* **Provided data**

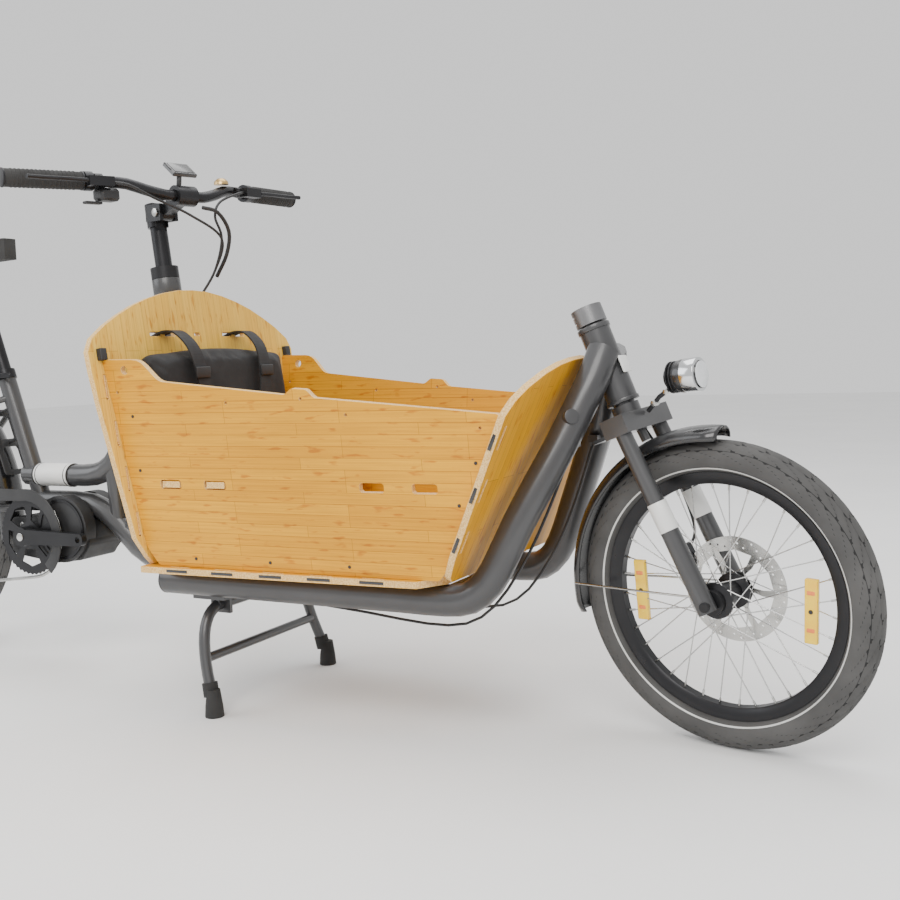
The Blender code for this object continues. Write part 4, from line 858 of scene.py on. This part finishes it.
def drive_fittings():
    """The two jockey wheels and the crank bolts."""
    def teeth(i, k):
        return 0.0016 if i % 4 < 2 and k in (1, 2) else 0.0

    section = [(0.004, 0.003), (0.0160, 0.001), (0.0160, -0.001), (0.004, -0.003)]
    for name, x, z in (("upper_jockey", -0.932, 0.252), ("lower_jockey", -0.905, 0.170)):
        revolve(name, Vector((x, JOCKEY_Y, z)), section, 44, "frame", PLASTIC, STRAIGHT, teeth)
    for name, near, far in (("crank_bolt", -0.0914, -0.0945), ("crank_bolt_left", 0.0904, 0.0935)):
        knob(name, CRANK + Y * near, CRANK + Y * far, 0.0090, "cranks", STEEL, STRAIGHT, 24)


# ---------------------------------------------------------------- stage
def stage():
    """Pale floor, even sky, soft lights and the camera."""
    work = bmesh.new()
    bmesh.ops.create_grid(work, x_segments=2, y_segments=2, size=14.0)
    mesh = bpy.data.meshes.new("floor")
    work.to_mesh(mesh)
    work.free()
    ground = bpy.data.objects.new("floor", mesh)
    bpy.context.scene.collection.objects.link(ground)
    look = Look("floor", (0.72, 0.72, 0.71), 0.85)
    look.colour(look.ramp(look.noise(2.0), [(0.3, (0.86, 0.86, 0.855)), (0.7, (0.90, 0.90, 0.895))]))
    mesh.materials.append(look.material)
    ground.location.z = -0.0005
    world = bpy.data.worlds.new("studio")
    world.use_nodes = True
    world.node_tree.nodes["Background"].inputs["Color"].default_value = (1.0, 1.0, 1.0, 1.0)
    world.node_tree.nodes["Background"].inputs["Strength"].default_value = 1.0
    bpy.context.scene.world = world
    for name, place, size, power, tint in (("key", (1.6, -3.6, 3.8), 3.0, 190.0, (1.0, 0.98, 0.95)),
                                           ("fill", (-3.2, -2.4, 2.6), 3.0, 70.0, (0.93, 0.96, 1.0)),
                                           ("top", (0.2, 0.8, 4.2), 3.4, 110.0, (1.0, 1.0, 1.0))):
        light = bpy.data.lights.new(name, "AREA")
        light.size = size
        light.energy = power
        light.color = tint
        lamp = bpy.data.objects.new(name, light)
        bpy.context.scene.collection.objects.link(lamp)
        lamp.location = place
        lamp.rotation_euler = (Vector((0.2, 0.0, 0.45)) - Vector(place)).to_track_quat("-Z", "Y").to_euler()
    yaw, pitch, roll = (math.radians(a) for a in CAMERA_ANGLES)
    ahead = Vector((-math.sin(yaw) * math.cos(pitch), math.cos(yaw) * math.cos(pitch), math.sin(pitch)))
    right = Vector((math.cos(yaw), math.sin(yaw), 0.0))
    up = right.cross(ahead)
    across = right * math.cos(roll) + up * math.sin(roll)
    upward = up * math.cos(roll) - right * math.sin(roll)
    lens = bpy.data.cameras.new("camera")
    lens.lens = CAMERA_LENS
    lens.sensor_width = 36.0
    camera = bpy.data.objects.new("camera", lens)
    bpy.context.scene.collection.objects.link(camera)
    aimed = Matrix((across, upward, -ahead)).transposed().to_4x4()
    camera.matrix_world = Matrix.Translation(CAMERA_PLACE) @ aimed
    bpy.context.scene.camera = camera


stage()
dress_cad()
wheels()
fenders()
cushions()
box_fittings()
tab_shade_strips()
frame_fittings()
fork_fittings()
bar_fittings()
drive_fittings()
bpy.context.view_layer.update()
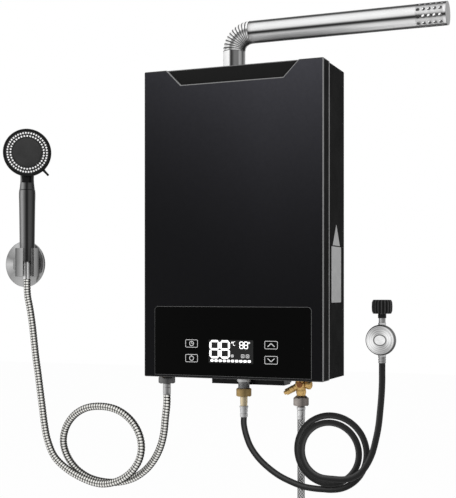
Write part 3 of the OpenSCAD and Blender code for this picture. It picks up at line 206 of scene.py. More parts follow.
def bevelled(bm: Shape, width: float, segments: int = 2, least: float = 30) -> Shape:
    """Bevel every edge that is sharper than an angle.

    Args:
        bm: Shape to bevel.
        width: Width cut from each side.
        segments: Faces across the bevel.
        least: Least angle between two faces, in degrees.

    Returns:
        The same shape.
    """
    face_out(bm)
    cut_edges(bm, [e for e in bm.edges if is_sharp(e, least)], width, segments)
    return bm


def block(low: Point, high: Point, bevel: float = 0.6, segments: int = 2) -> Shape:
    """Bevelled block between two corners.

    Args:
        low: Corner with the least of each coordinate.
        high: Corner with the most.
        bevel: Width of its bevels; none at 0.
        segments: Steps of a bevel.

    Returns:
        The shape.
    """
    bm = bmesh.new()
    bmesh.ops.create_cube(bm, size=1.0)
    size = [h - l for l, h in zip(low, high)]
    bmesh.ops.scale(bm, vec=size, verts=bm.verts[:])
    bmesh.ops.translate(bm, vec=[(h + l) / 2 for l, h in zip(low, high)], verts=bm.verts[:])
    return bevelled(bm, bevel, segments) if bevel else bm


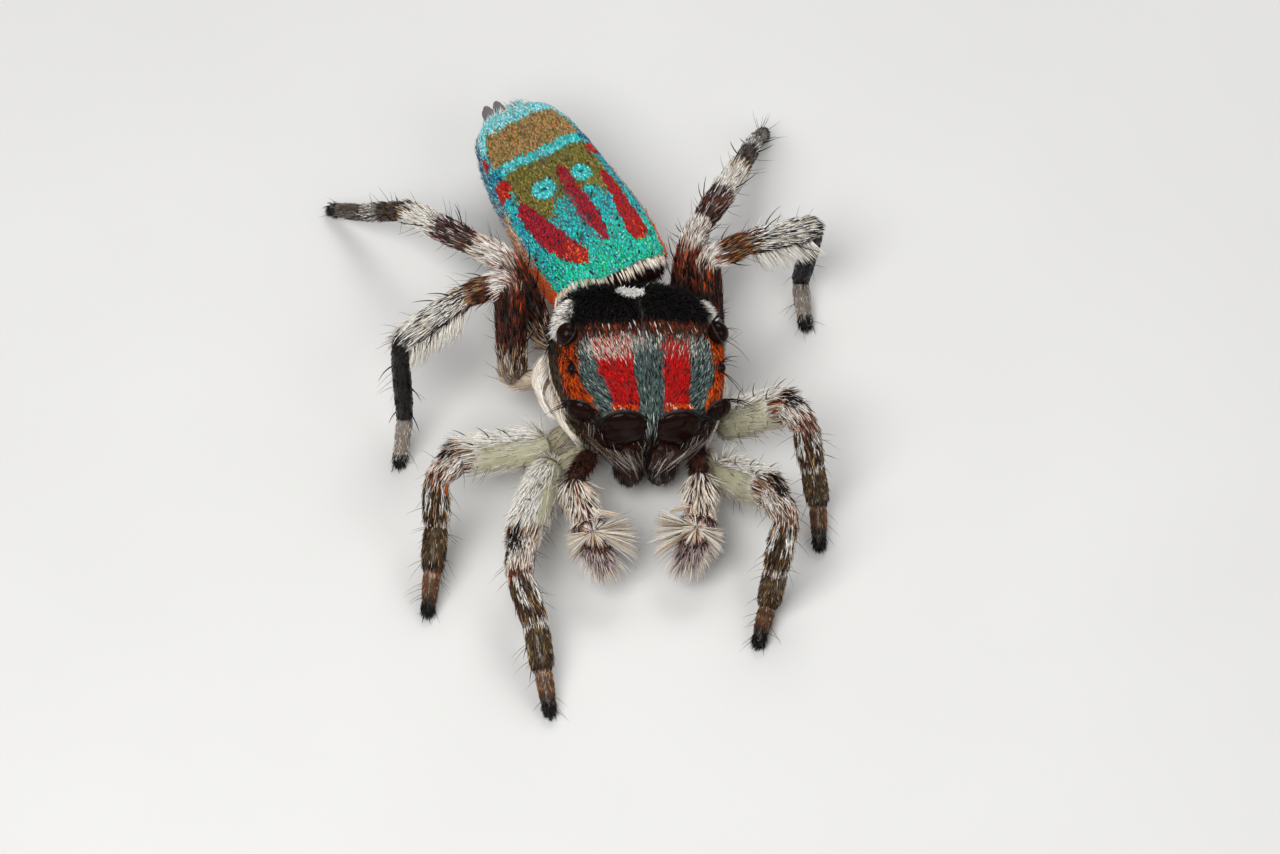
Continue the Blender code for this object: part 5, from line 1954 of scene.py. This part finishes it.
class AddStage(SpiderPart):
    """Adds the floor, the lights and the camera at the photo's angle"""

    bl_idname = "spider.stage"
    bl_label = "Stage"

    def execute(self, context):
        scene = context.scene
        half = 0.30
        mesh = bpy.data.meshes.new("floor")
        corners = ((-half, -half, 0.0), (half, -half, 0.0), (half, half, 0.0), (-half, half, 0.0))
        mesh.from_pydata(corners, [], [(0, 1, 2, 3)])
        mesh.materials.append(material("floor_paint", floor_material))
        floor = bpy.data.objects.new("floor", mesh)
        scene.collection.objects.link(floor)
        world = bpy.data.worlds.new("studio")
        world.use_nodes = True
        background = world.node_tree.nodes["Background"]
        background.inputs["Color"].default_value = (0.88, 0.93, 1.0, 1.0)
        background.inputs["Strength"].default_value = 0.17
        scene.world = world
        scene.view_settings.view_transform = "Standard"
        middle = FACE_MIDDLE * MM
        # Name, heading, rise, distance, size and power of each soft lamp.
        for name, heading, rise, away, wide, power in (
                ("key", 235.0, 58.0, 0.040, 0.026, 0.0150), ("fill", 320.0, 40.0, 0.045, 0.030, 0.0045),
                ("back", 80.0, 48.0, 0.045, 0.024, 0.0080)):
            lamp = bpy.data.lights.new(name, "AREA")
            lamp.size = wide
            lamp.energy = power
            holder = bpy.data.objects.new(name, lamp)
            holder.location = middle + direction(heading, rise) * away
            holder.rotation_euler = (math.radians(90.0 - rise), 0.0, math.radians(heading + 90.0))
            scene.collection.objects.link(holder)
        view = bpy.data.cameras.new("camera")
        view.sensor_width = CAMERA_SENSOR
        view.lens = CAMERA_SENSOR * CAMERA_DISTANCE / (PHOTO_WIDTH / PHOTO_SCALE * MM)
        view.clip_start = 0.01
        view.clip_end = 2.0
        aim = middle - np.array([AIM_ASIDE / PHOTO_SCALE * MM, 0.0, 0.0])
        eye = bpy.data.objects.new("camera", view)
        eye.location = aim - direction(90.0, -CAMERA_RISE) * CAMERA_DISTANCE
        eye.rotation_euler = (math.radians(90.0 - CAMERA_RISE), 0.0, 0.0)
        scene.collection.objects.link(eye)
        scene.camera = eye
        return {"FINISHED"}


PARTS = (AddStage, AddHeadSkin, AddEyes, AddJaws, AddAbdomenSkin, AddSpinnerets, AddLegSkins,
         AddPalpSkins, AddHeadCoat, AddFaceHairs, AddAbdomenCoat, AddAbdomenFringe, AddLegCoats,
         AddBristles, AddPalpCoats)


class SpiderPanel(bpy.types.Panel):
    """Lists the pieces and their sizes and colours"""

    bl_idname = "VIEW3D_PT_spider"
    bl_label = "Peacock spider"
    bl_space_type = "VIEW_3D"
    bl_region_type = "UI"
    bl_category = "Spider"

    def draw(self, context):
        """Draws a button for each operator and a row for each size and colour."""
        for part in PARTS:
            self.layout.operator(part.bl_idname)
        for group in (context.scene.spider_sizes, context.scene.spider_colours):
            for name in type(group).__annotations__:
                self.layout.prop(group, name)


CLASSES = (SpiderColours, SpiderSizes, *PARTS, SpiderPanel)


def register():
    """Registers the classes and hangs the sizes and colours on the scene."""
    for kind in CLASSES:
        bpy.utils.register_class(kind)
    bpy.types.Scene.spider_colours = bpy.props.PointerProperty(type=SpiderColours)
    bpy.types.Scene.spider_sizes = bpy.props.PointerProperty(type=SpiderSizes)


def unregister():
    """Takes away what register added."""
    del bpy.types.Scene.spider_sizes
    del bpy.types.Scene.spider_colours
    for kind in reversed(CLASSES):
        bpy.utils.unregister_class(kind)


def main():
    """Builds every piece in order."""
    register()
    for part in PARTS:
        category, name = part.bl_idname.split(".")
        getattr(getattr(bpy.ops, category), name)()


if __name__ == "__main__":
    main()
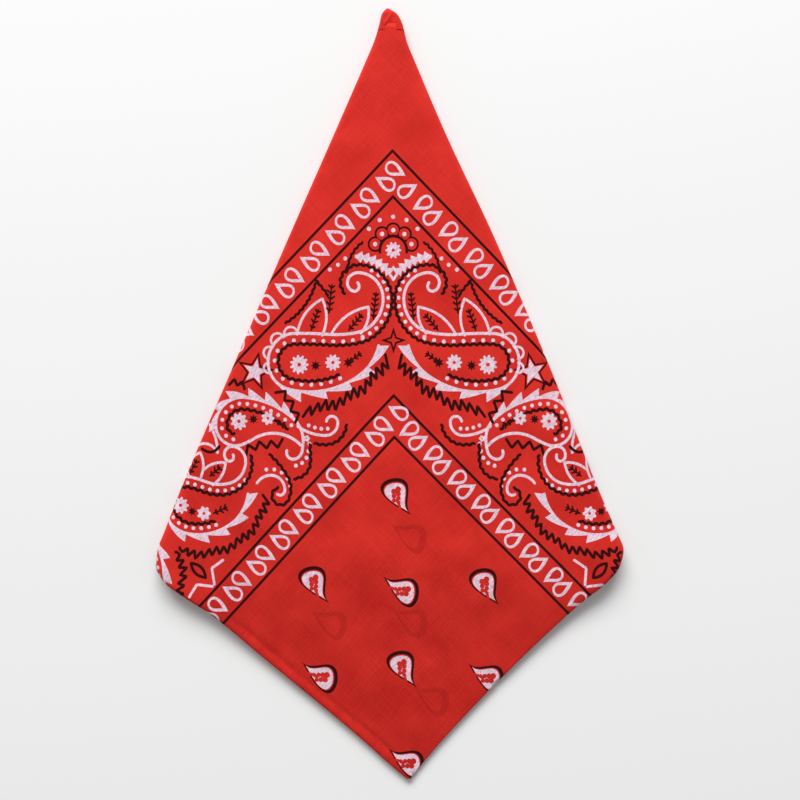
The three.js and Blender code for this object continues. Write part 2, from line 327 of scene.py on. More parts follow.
def on_side(across, along):
    """A place by its distances from the cloth's two middle lines, on the left half."""
    return (along - across + 1j * (along + across)) * math.sqrt(0.5)


def mirrored(z):
    """The same place on the other half of the kite."""
    return -np.conj(z)


def across_fold(z):
    """The same place beyond the cloth's middle line on the left."""
    return -1j * np.conj(z)


# Four dark ruled lines go round the cloth as squares, two near its edge and two round the field. A row of
# white drops with open hearts is pressed between each two, each drop turned about from the last.
borders = Block()
past = -34  # how far they are drawn beyond the cloth's middle lines
for ruled in (220, 204, 134.5, 120):  # from the middle of the cloth
    near, far = ruled - pen / 2, ruled + pen / 2
    corners = [(past, far), (far, far), (far, past), (near, past), (near, near), (past, near), (past, far)]
    turns = [on_side(b, a) for a, b in corners]
    sides = [even([a, b], 2)[:-1] for a, b in zip(turns, turns[1:])]
    borders.fill(BLACK, np.concatenate(sides))
drop_lean = np.exp(1j * math.radians(-12))
drop_shape = drop_outline(11.3, 7, 2.4)
drop_heart = drop_shape * 0.62 - 1
# 'row', 'pitch', 'first', 'on the right', 'which way the first lies'
for row, pitch, first, on_right_side, first_way in [
    (212, 9.3, -2.8, False, 1), (212, 9.3, 11.5, True, -1),
    (127.5, 9, -2.4, False, -1), (127.5, 8.5, 9.9, True, 1),
]:
    for i in range(int((row + 30) / pitch)):
        way = (-1) ** i * first_way
        middle = on_side(row + 0.6 * way, row - first - i * pitch)
        for ink, shape in ((WHITE, drop_shape), (GROUND, drop_heart)):
            outline = middle + way * drop_lean * shape
            borders.fill(ink, mirrored(outline) if on_right_side else outline)

# The field's spots are solid white drops in a dark outline, with a sprig left open in the red of the cloth.
# They are pressed one by one, half of them upright and half lying across the kite.
spot_block = Block()
spot_lean = np.exp(1j * math.radians(-80))
for ink, size in ((BLACK, 1.17), (GROUND, 0.96), (WHITE, 0.88)):
    spot_block.fill(ink, spot_lean * drop_outline(17 * size, 14 * size, -5.4 * size, 32, 2.1))
for i in range(7):
    spot_block.spot(GROUND, 1.15 * (-1) ** i + 1j * (4.4 - 1.1 * i), 1.55 - 0.08 * i)
spot_block.line(GROUND, bowed(0 - 1j, 1.8 - 5.4j, 0.1), 1.4)


def upright(z):
    return z


def lying(z):
    return 1j * np.conj(z)


shared_spots, front_spots = [], []  # only the first are printed on the back quarter too
for middle, turned in [
    (0 + 7.5j, lying), (-43.5 + 50.5j, lying), (0 + 54j, upright), (43 + 50j, lying),
    (-44.5 + 96j, upright), (0 + 93.5j, lying), (44 + 95j, upright), (0 + 139.5j, upright),
]:
    pressed = [(middle + turned(outline), ink) for outline, ink in spot_block.marks]
    if middle.real > -40:
        shared_spots += pressed
    else:
        front_spots += pressed

# The corner sprig is a white flower under five dark arches, on the kite's middle line. The knot of its
# garland hangs below it, and a four-pointed star stands by itself under the two large paisleys' tails.
sprig = Block()
flower_at = 262j
arches = [flower_at + 9.9 * np.exp(1j * math.radians(angle)) for angle in (162, 126, 90, 54, 18)]
for ink, size in ((BLACK, 3.9), (GROUND, 2.9)):
    for arch in arches:
        sprig.spot(ink, arch, size, 18)
sprig.spot(GROUND, flower_at, 7, 24)
sprig.line(BLACK, flower_at + 7 * np.exp(1j * np.radians(np.linspace(188, -8, 26))), 1.45)
for arch in arches:
    sprig.spot(WHITE, arch, 1.15)
sprig.flower(flower_at, 4.1, 10)
for angle in (140, 115, 90, 65, 40):
    sprig.spot(WHITE, flower_at + 16.5 * np.exp(1j * math.radians(angle)), 1.1)
knot_at, knot = 250.5j, np.array([-3, 4j, 3, -4j])
sprig.fill(WHITE, knot_at + knot)
sprig.fill(GROUND, knot_at + knot * 0.45)
star_at = 217.5j
sprig.star(star_at, 6.6, 4, 0.35)
sprig.fill(GROUND, star_at + 3.6 * np.exp(1j * np.arange(8) * math.pi / 4) * np.tile([1, 0.35], 4))

# The side of the band is drawn for the left half, and pressed again in mirror image for the right. Its
# first figures are one arm of the garland, with small teeth, and the dots and dark wave beyond it.
band = Block()
garland = bowed(-20 + 259j, -2 + 251j, 0.1)
tooth = (np.linspace(0, 5.99, len(garland)) % 1) ** 1.5 * 2.4
band.fill(WHITE, np.concatenate([beside(garland, 0.6 + tooth), beside(garland, -0.6 - tooth)[::-1]]))
band.dots(bowed(-25 + 258j, -33 + 252.5j, 0.05), 4.4)
band.line(BLACK, rippled(bowed(-16 + 266j, -24 + 251j, -0.12), 3, 0.3), 1.35)


def share_at(path, place):
    """How far along a path the point nearest to a place lies."""
    return np.argmin(abs(path - place)) / (len(path) - 1)


# A white jagged leaf in a dark outline stands at the left of the large paisley's head, with a short
# zigzag beyond it.
band.jagged_leaf(-72 + 202j, 6.4, 150)
band.line(BLACK, zigzag(bowed(-85 + 197j, -77 + 195j), 4.5, 4), 1.45)

# The large paisley is a white line whose tail rises to a scroll. Dots and a dark wave follow it inside,
# with flowers, stars and a fern in its head, and leaves, arches and a zigzag stand round it.
large = arcs(-18.5 + 246j, -45, [
    (2.5, -160), (4.5, -110), (6, -45), (13, -90), (17, -80), (60, -14), (200, 5),
    (14, 165), (45, 50), (25, 40),
])
scroll_end, throat = share_at(large, -12 + 250j), share_at(large, -16 + 220j)
foot = share_at(large, -26 + 195j)
band.line(WHITE, large, 1.45)
band.dots(beside(part(large, scroll_end, throat), 2.8), 4.1)
band.dots(beside(part(large, throat, foot), 3.5), 5.2)
around = part(large, 0.045, foot)
apart = np.minimum(3.5 + 0.03 * np.arange(len(around)), 5.3)
band.line(BLACK, rippled(beside(around, apart)), 1.55)
band.leafy(part(large, share_at(large, -60 + 196j), 1), (5.6, 4.6, 4.6, 4.6, 5.2))
top, cheek = share_at(large, -53 + 219j), share_at(large, -64 + 204j)
band.scallops(large, np.linspace(top, cheek, 4), (3.4, 3.4, 3, 2.5))
band.petal(-50 + 221j, -37 + 238j, -37 + 220j)
band.petal(-32 + 221j, -13 + 234j, -17 + 221j)
band.fern(-33.5 + 231j, -32 + 245j, 5)
band.fern(-10.5 + 228j, -9 + 241j, 5, 2.2)
band.line(BLACK, rippled(bowed(-56 + 226j, -40 + 247j, -0.1), 3, 0.3), 1.45)
band.line(BLACK, rippled(bowed(-40 + 247j, -34 + 240j), 3, 0.3), 1.45)
band.flower(-49 + 205.5j, 4.8, 11)
band.flower(-31.5 + 206.5j, 4.1, 10)
band.star(-40.5 + 205j, 2.8, 8)
band.star(-23.5 + 206.5j, 2.8)
band.fern(-23 + 207j, -17 + 211j, 3, 1.8)
band.line(BLACK, zigzag(bowed(-3 + 208j, -46 + 183j, 0.12), 4.1, 6.5, 0.5), 1.5)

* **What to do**
Quote the listing word for word from its first line through the line in which "knob(name, CRANK +" appears.

* **Solution for this problem**
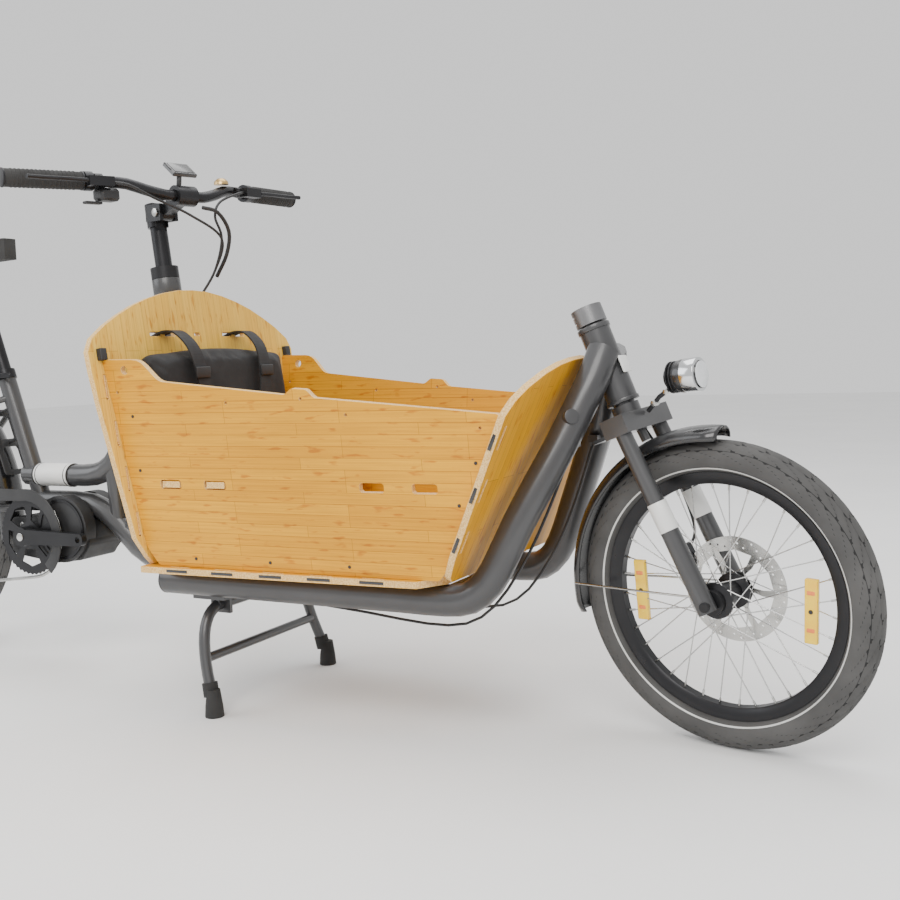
The Blender code for this object continues. Write part 4, from line 858 of scene.py on. This part finishes it.
def drive_fittings():
    """The two jockey wheels and the crank bolts."""
    def teeth(i, k):
        return 0.0016 if i % 4 < 2 and k in (1, 2) else 0.0

    section = [(0.004, 0.003), (0.0160, 0.001), (0.0160, -0.001), (0.004, -0.003)]
    for name, x, z in (("upper_jockey", -0.932, 0.252), ("lower_jockey", -0.905, 0.170)):
        revolve(name, Vector((x, JOCKEY_Y, z)), section, 44, "frame", PLASTIC, STRAIGHT, teeth)
    for name, near, far in (("crank_bolt", -0.0914, -0.0945), ("crank_bolt_left", 0.0904, 0.0935)):
        knob(name, CRANK + Y * near, CRANK + Y * far, 0.0090, "cranks", STEEL, STRAIGHT, 24)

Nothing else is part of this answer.